As vozes que viajavam pelos fios

Poucos anos depois, o telefone começou a chegar às sedes de concelho. As primeiras centrais telefónicas manuais exigiam a intervenção de telefonistas, que estabeleciam as ligações após o pedido de cada utilizador. As chamadas eram, muitas vezes, acontecimentos sociais. O telefone público da praça central funcionava como ponto de encontro e veículo de notícias.

A novidade alterou a forma de comunicar. Agricultores passaram a marcar vendas e encomendas por chamada, e famílias divididas pela emigração usaram o aparelho para encurtar distâncias. «Quando ouvi a voz do meu filho em França, chorei como se estivesse ali ao lado», relata Joaquim Dias, antigo utilizador do posto telefónico de

Penamacor. Em algumas aldeias, a chegada do telefone foi vista como sinal de prestígio e modernidade, com relatos de autarcas locais a disputarem a instalação do primeiro aparelho.

O mundo entrou em casa

O primeiro televisor da região terá sido instalado em meados da década de 50, numa casa de comerciantes de Belmonte. Rapidamente, os serões em torno do pequeno ecrã tornaram-se hábito colectivo. As famílias vizinhas juntavam-se para assistir ao Telejornal, às novelas e aos festivais da canção, transformando as salas em improvisadas salas de cinema.

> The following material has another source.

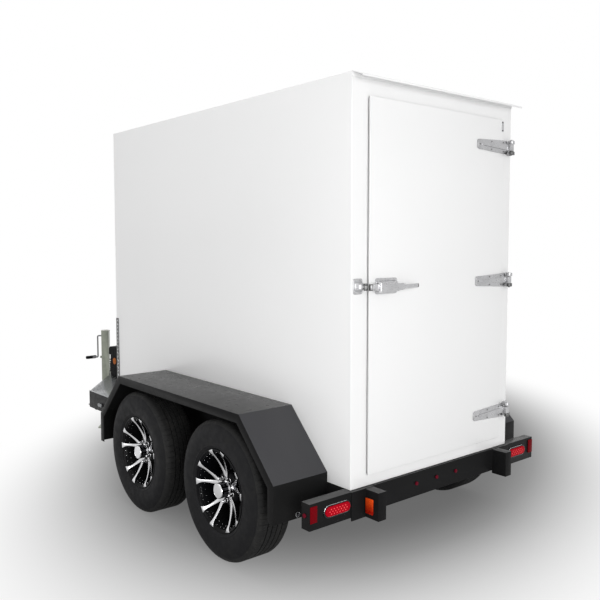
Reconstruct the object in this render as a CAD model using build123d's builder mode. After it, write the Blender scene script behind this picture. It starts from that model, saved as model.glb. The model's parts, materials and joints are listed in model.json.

A televisão alterou a organização doméstica. As refeições começaram a ser marcadas pelos horários da emissão, e a cultura oral tradicional perdeu espaço para os novos conteúdos. «As histórias à lareira deram lugar ao noticiário», resume Manuel Esteves, professor aposentado que estudou a mudança dos hábitos locais. Também os comerciantes perceberam cedo a oportunidade, com cafés e tabernas a anunciarem o «atractivo» de terem televisor, atraindo clientes de aldeias vizinhas e criando novos espaços de sociabilidade.

Os caminhos de pedra viraram fita negra

Outro marco do progresso foi a pavimentação das estradas. O alcatrão substituiu a terra batida e a pedra calcária em troços entre Castelo Branco, Fundão e Oleiros. A mudança facilitou a circulação de automóveis e encurtou distâncias. Carroças e juntas de bois foram gradualmente substituídas por camiões de transporte, que permitiram escoar produtos agrícolas com maior rapidez.

A nova rede rodoviária reforçou a ligação da Beira Baixa ao «mundo lá de fora». Estudantes passaram a viajar com mais facilidade para cidades vizinhas, e os comerciantes locais viram abrir-se oportunidades de negócio em mercados regionais. O turismo incipiente começou também a beneficiar, com visitantes urbanos a chegarem às aldeias em busca de tranquilidade, algo que antes parecia logisticamente impossível.

As memórias e o futuro

O projecto «Quando o Mundo Mudou na Beira Baixa» reúne agora depoimentos de habitantes que viveram estas transformações. O objectivo é preservar a memória colectiva de um tempo em que a modernidade chegou de forma gradual, mas irreversível.

As recordações destacam tanto ganhos como perdas. Houve quem lamentasse o desaparecimento de tradições comunitárias e ritmos próprios da vida rural. Outros celebram as oportunidades abertas pela modernização. «Foi uma revolução silenciosa, mas mudou tudo», sintetiza António Figueiredo, natural de Proença-a-Nova.